Scholz, Macron, and Draghi have publicly advocated for a swift diplomatic resolution to the conflict while providing security assistance to Ukraine in the meantime. The French and German leaders had several phone calls with Russian dictator Vladimir Putin, hoping to persuade him to relent and cooperate in resolving some of the more pressing humanitarian issues in Ukraine.

According to Ukrainian President Volodymyr Zelensky, Macron suggested Ukraine concede some territory to Russia, in order to allow Putin to “save face.”

German media reported that Scholz is actively stalling deliveries of pledged heavy weapons to Ukraine, which are now expected as late as this fall.

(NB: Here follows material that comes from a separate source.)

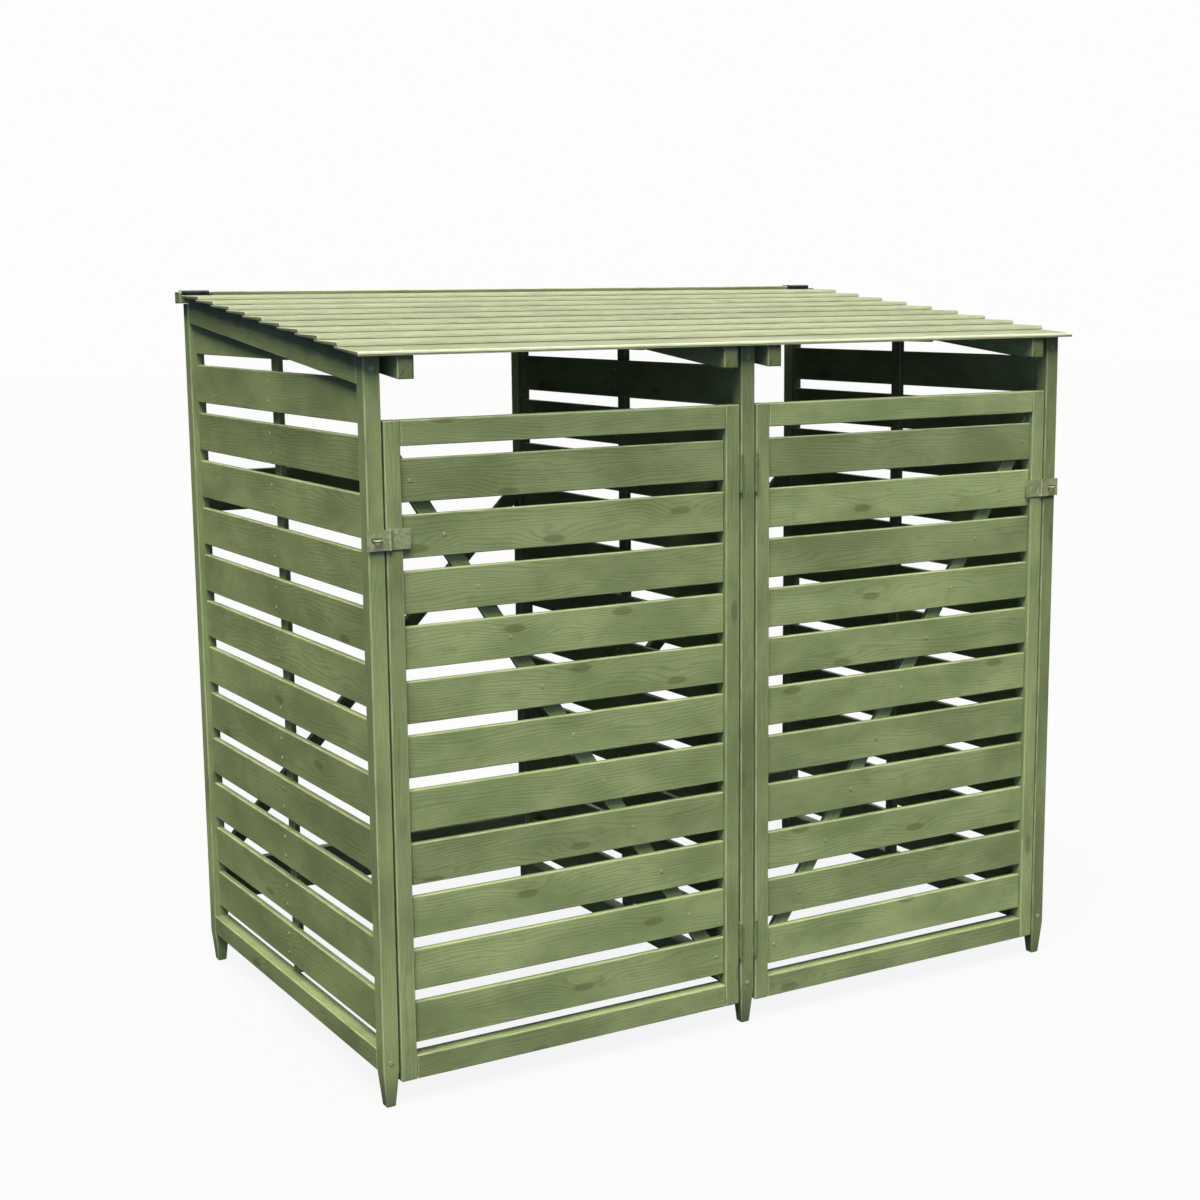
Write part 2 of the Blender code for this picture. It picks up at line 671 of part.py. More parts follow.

Italy has previously presented its four-point peace plan:

  •       Ceasefire and a demilitarized zone along the front lines, under UN supervision;
  •       Talks about Ukraine’s future status, including EU membership, but no NATO accession;
  •       Bilateral Ukraine-Russia treaty on Crimea and Donbas. The proposal suggests these “contested territories” be given full autonomy, under nominal Ukrainian sovereignty;
  •       A multilateral European security agreement, which would regulate potential conflicts on the continent and build trust through arms control.

The document suggests that a Russian troop withdrawal would happen only after these proposals are implemented.